What you are asked to do:
Count how many lines in this material contain "JSON". The answer is that number alone.

Data for this task:
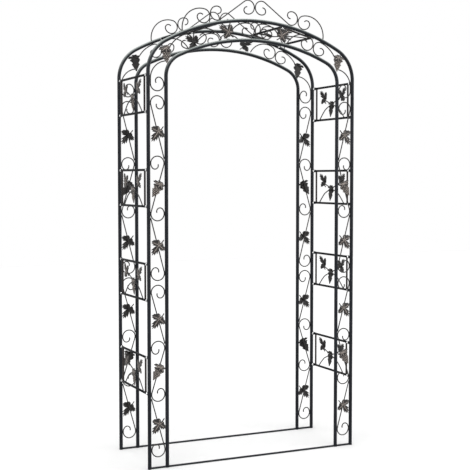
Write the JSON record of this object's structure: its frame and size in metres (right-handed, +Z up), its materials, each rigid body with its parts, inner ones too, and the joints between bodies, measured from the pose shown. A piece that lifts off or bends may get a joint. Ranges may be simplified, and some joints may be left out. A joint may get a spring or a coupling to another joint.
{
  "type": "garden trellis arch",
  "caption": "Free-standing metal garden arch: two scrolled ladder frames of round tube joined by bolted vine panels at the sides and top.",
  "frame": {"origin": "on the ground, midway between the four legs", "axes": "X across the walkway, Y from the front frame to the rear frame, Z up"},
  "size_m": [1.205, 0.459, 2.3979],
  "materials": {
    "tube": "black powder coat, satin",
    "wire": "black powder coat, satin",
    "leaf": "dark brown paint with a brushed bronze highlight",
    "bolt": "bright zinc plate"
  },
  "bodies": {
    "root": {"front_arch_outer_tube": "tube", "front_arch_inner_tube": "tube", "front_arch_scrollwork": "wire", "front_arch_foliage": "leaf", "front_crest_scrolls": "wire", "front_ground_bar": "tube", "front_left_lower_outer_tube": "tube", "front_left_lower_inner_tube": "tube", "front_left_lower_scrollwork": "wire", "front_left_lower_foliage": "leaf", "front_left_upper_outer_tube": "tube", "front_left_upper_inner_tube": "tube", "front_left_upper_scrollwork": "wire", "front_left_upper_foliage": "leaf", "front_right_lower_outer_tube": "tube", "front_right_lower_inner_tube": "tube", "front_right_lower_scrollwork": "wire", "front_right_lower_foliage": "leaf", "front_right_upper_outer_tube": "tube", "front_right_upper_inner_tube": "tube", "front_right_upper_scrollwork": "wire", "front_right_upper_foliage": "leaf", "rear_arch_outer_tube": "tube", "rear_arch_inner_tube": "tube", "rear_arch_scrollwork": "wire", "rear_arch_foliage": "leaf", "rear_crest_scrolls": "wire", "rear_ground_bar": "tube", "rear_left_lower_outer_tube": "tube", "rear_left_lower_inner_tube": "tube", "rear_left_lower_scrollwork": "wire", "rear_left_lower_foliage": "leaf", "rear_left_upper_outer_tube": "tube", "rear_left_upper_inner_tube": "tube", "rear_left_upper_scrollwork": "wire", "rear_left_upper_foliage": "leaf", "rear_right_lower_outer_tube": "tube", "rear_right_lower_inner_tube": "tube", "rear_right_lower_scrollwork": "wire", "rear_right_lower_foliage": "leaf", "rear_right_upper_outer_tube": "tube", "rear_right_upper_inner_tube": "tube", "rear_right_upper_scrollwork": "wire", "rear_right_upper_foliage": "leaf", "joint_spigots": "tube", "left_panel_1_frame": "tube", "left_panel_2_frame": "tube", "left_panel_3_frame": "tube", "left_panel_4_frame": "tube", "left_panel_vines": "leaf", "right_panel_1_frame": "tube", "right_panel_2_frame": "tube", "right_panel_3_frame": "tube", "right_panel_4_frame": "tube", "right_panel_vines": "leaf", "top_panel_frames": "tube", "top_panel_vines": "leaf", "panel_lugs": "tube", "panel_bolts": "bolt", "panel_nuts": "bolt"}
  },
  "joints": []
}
==
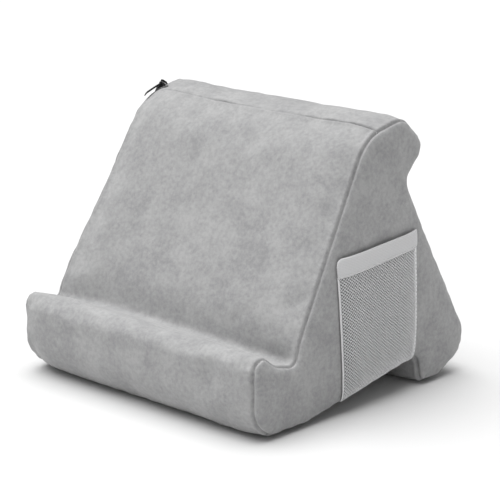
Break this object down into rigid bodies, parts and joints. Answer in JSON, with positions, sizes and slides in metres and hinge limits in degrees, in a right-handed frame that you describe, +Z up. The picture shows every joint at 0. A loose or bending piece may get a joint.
==
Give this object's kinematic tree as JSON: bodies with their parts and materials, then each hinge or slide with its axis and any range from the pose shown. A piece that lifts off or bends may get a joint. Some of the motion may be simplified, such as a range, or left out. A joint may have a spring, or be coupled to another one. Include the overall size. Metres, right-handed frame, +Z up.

Reply to the task:
3